◆ Collected data
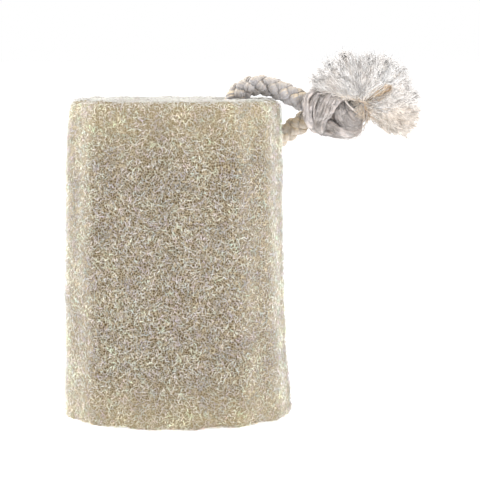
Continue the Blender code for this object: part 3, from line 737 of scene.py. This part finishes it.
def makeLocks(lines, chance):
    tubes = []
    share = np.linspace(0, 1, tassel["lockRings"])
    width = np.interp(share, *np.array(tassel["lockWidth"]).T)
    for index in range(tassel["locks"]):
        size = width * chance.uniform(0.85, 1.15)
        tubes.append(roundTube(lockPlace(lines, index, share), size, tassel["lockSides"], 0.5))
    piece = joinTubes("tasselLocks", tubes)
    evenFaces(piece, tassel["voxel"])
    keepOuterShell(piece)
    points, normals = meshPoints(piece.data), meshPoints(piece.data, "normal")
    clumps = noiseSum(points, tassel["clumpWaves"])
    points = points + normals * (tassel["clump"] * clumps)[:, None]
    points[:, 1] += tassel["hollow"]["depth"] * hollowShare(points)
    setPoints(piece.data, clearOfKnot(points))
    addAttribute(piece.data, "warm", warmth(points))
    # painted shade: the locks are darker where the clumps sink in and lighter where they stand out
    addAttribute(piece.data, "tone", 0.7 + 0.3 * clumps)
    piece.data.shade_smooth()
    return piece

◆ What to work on
Reproduce the material exactly, with every line intact.

◆ Correct result
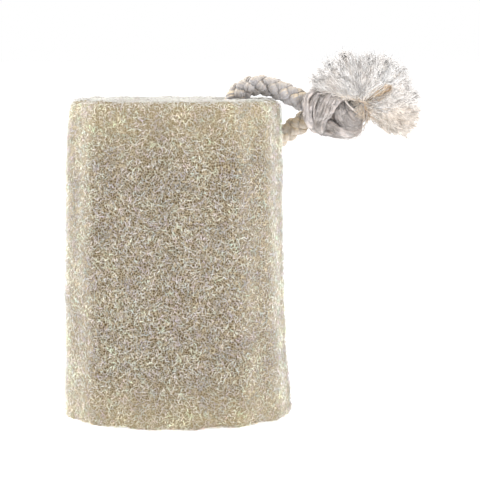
Continue the Blender code for this object: part 3, from line 737 of scene.py. This part finishes it.
def makeLocks(lines, chance):
    tubes = []
    share = np.linspace(0, 1, tassel["lockRings"])
    width = np.interp(share, *np.array(tassel["lockWidth"]).T)
    for index in range(tassel["locks"]):
        size = width * chance.uniform(0.85, 1.15)
        tubes.append(roundTube(lockPlace(lines, index, share), size, tassel["lockSides"], 0.5))
    piece = joinTubes("tasselLocks", tubes)
    evenFaces(piece, tassel["voxel"])
    keepOuterShell(piece)
    points, normals = meshPoints(piece.data), meshPoints(piece.data, "normal")
    clumps = noiseSum(points, tassel["clumpWaves"])
    points = points + normals * (tassel["clump"] * clumps)[:, None]
    points[:, 1] += tassel["hollow"]["depth"] * hollowShare(points)
    setPoints(piece.data, clearOfKnot(points))
    addAttribute(piece.data, "warm", warmth(points))
    # painted shade: the locks are darker where the clumps sink in and lighter where they stand out
    addAttribute(piece.data, "tone", 0.7 + 0.3 * clumps)
    piece.data.shade_smooth()
    return piece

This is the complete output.